## WHAT IS EXPECTED
Repeat the material in full. Keep every line exactly as it is.
++++++++++++++++++++
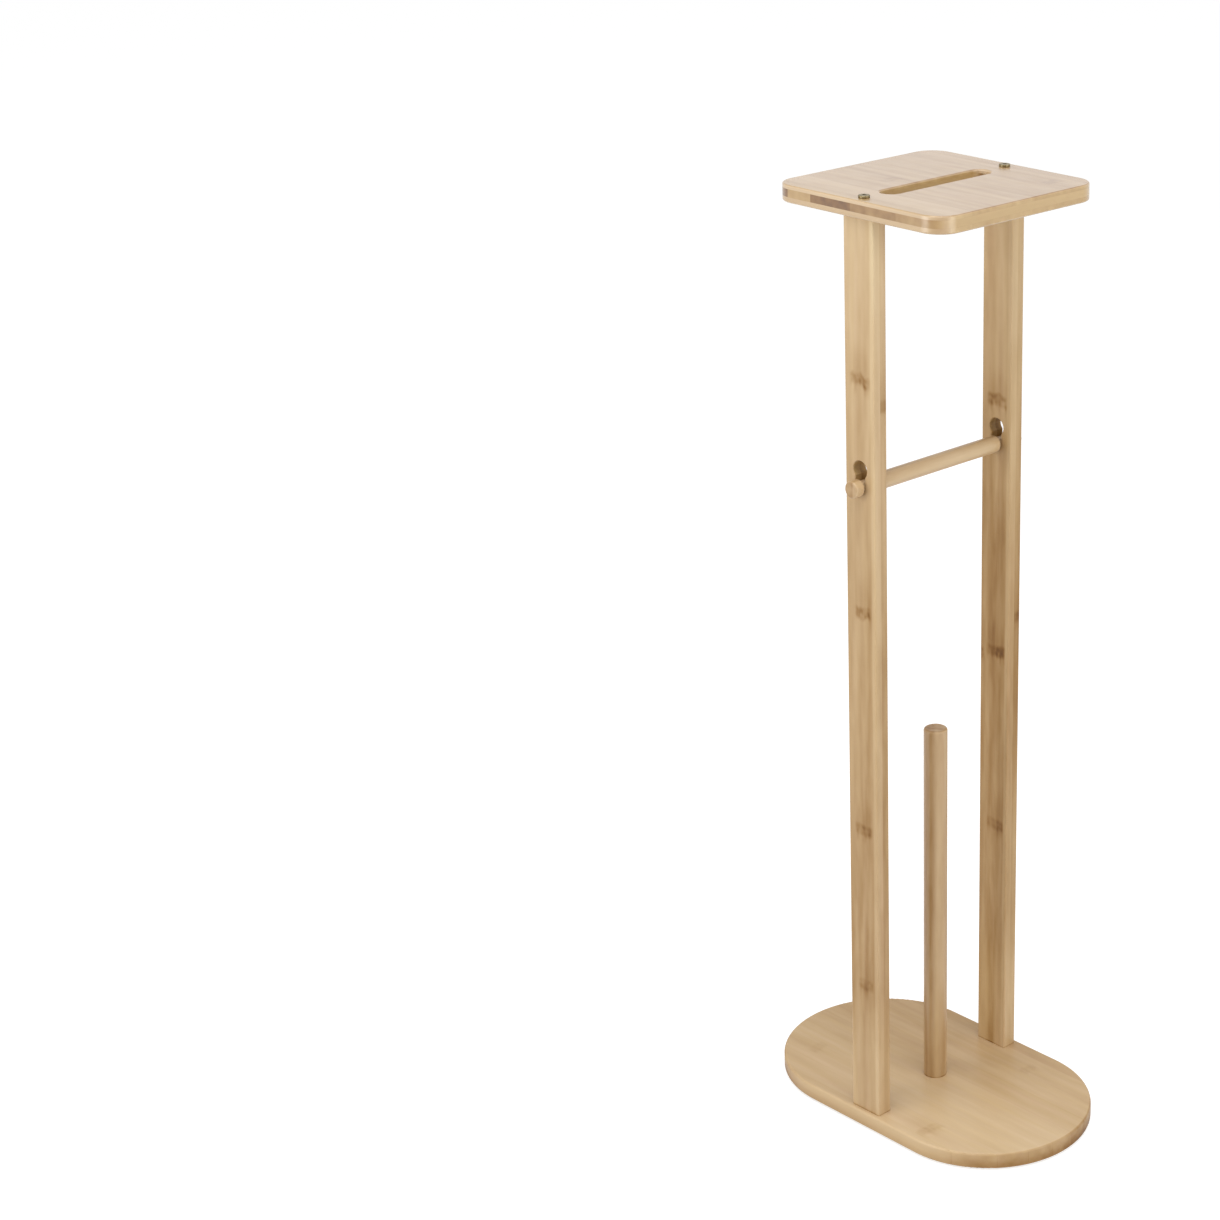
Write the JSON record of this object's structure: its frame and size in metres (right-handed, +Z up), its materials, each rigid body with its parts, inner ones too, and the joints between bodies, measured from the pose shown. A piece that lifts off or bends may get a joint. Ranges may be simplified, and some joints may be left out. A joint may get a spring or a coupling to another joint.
{
  "type": "toilet paper stand",
  "caption": "Free-standing bamboo toilet paper stand: oval base plate, flat uprights with keyholes for a lift-out roll rod, spare-roll post and a slotted top shelf.",
  "frame": {"origin": "on the floor, in the middle of the stand, level with the undersides of its foot pads", "axes": "+Z up along the spare-roll post, +X from the left upright to the right upright along the roll rod, +Y from the front to the back along the base plate"},
  "size_m": [0.1904, 0.3, 0.802],
  "materials": {
    "bamboo_board": "satin clear lacquer over laminated bamboo strips",
    "bamboo_shelf": "satin clear lacquer over three-ply bamboo",
    "bamboo_turned": "satin clear lacquer over turned bamboo",
    "dowel_wood": "bare hardwood",
    "screw_metal": "dark bronze plating on steel",
    "foot_pad": "matt non-slip foam rubber"
  },
  "bodies": {
    "stand": {"base_plate": "bamboo_board", "left_upright": "bamboo_board", "right_upright": "bamboo_board", "top_shelf": "bamboo_shelf", "spare_roll_post": "bamboo_turned", "shelf_screw_left": "screw_metal", "shelf_screw_right": "screw_metal", "base_screw_left": "screw_metal", "base_screw_right": "screw_metal", "post_screw": "screw_metal", "shelf_dowel_left_front": "dowel_wood", "shelf_dowel_left_back": "dowel_wood", "shelf_dowel_right_front": "dowel_wood", "shelf_dowel_right_back": "dowel_wood", "base_dowel_left_front": "dowel_wood", "base_dowel_left_back": "dowel_wood", "base_dowel_right_front": "dowel_wood", "base_dowel_right_back": "dowel_wood", "foot_left_front": "foot_pad", "foot_left_back": "foot_pad", "foot_right_front": "foot_pad", "foot_right_back": "foot_pad"},
    "roll_rod": {"roll_rod": "bamboo_turned"}
  },
  "joints": [
    {"name": "rod_lift", "type": "slide", "parent": "stand", "child": "roll_rod", "axis": [0, 0, 1], "range_m": [0, 0.01615]}
  ]
}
++++++++++++++++++++
## ANSWER
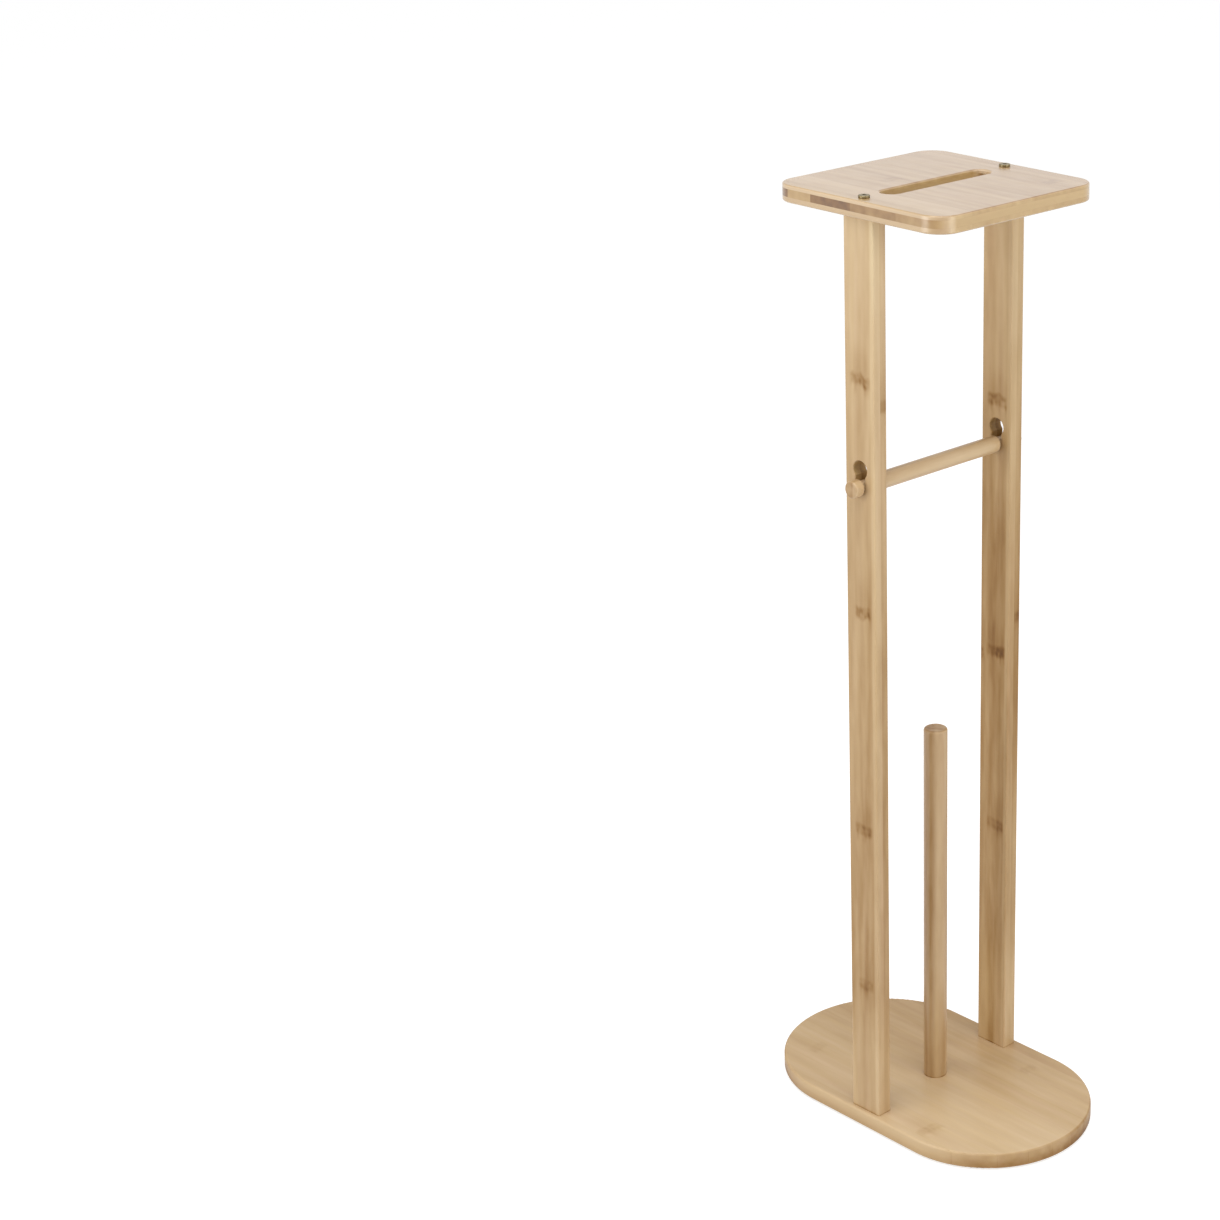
Write the JSON record of this object's structure: its frame and size in metres (right-handed, +Z up), its materials, each rigid body with its parts, inner ones too, and the joints between bodies, measured from the pose shown. A piece that lifts off or bends may get a joint. Ranges may be simplified, and some joints may be left out. A joint may get a spring or a coupling to another joint.
{
  "type": "toilet paper stand",
  "caption": "Free-standing bamboo toilet paper stand: oval base plate, flat uprights with keyholes for a lift-out roll rod, spare-roll post and a slotted top shelf.",
  "frame": {"origin": "on the floor, in the middle of the stand, level with the undersides of its foot pads", "axes": "+Z up along the spare-roll post, +X from the left upright to the right upright along the roll rod, +Y from the front to the back along the base plate"},
  "size_m": [0.1904, 0.3, 0.802],
  "materials": {
    "bamboo_board": "satin clear lacquer over laminated bamboo strips",
    "bamboo_shelf": "satin clear lacquer over three-ply bamboo",
    "bamboo_turned": "satin clear lacquer over turned bamboo",
    "dowel_wood": "bare hardwood",
    "screw_metal": "dark bronze plating on steel",
    "foot_pad": "matt non-slip foam rubber"
  },
  "bodies": {
    "stand": {"base_plate": "bamboo_board", "left_upright": "bamboo_board", "right_upright": "bamboo_board", "top_shelf": "bamboo_shelf", "spare_roll_post": "bamboo_turned", "shelf_screw_left": "screw_metal", "shelf_screw_right": "screw_metal", "base_screw_left": "screw_metal", "base_screw_right": "screw_metal", "post_screw": "screw_metal", "shelf_dowel_left_front": "dowel_wood", "shelf_dowel_left_back": "dowel_wood", "shelf_dowel_right_front": "dowel_wood", "shelf_dowel_right_back": "dowel_wood", "base_dowel_left_front": "dowel_wood", "base_dowel_left_back": "dowel_wood", "base_dowel_right_front": "dowel_wood", "base_dowel_right_back": "dowel_wood", "foot_left_front": "foot_pad", "foot_left_back": "foot_pad", "foot_right_front": "foot_pad", "foot_right_back": "foot_pad"},
    "roll_rod": {"roll_rod": "bamboo_turned"}
  },
  "joints": [
    {"name": "rod_lift", "type": "slide", "parent": "stand", "child": "roll_rod", "axis": [0, 0, 1], "range_m": [0, 0.01615]}
  ]
}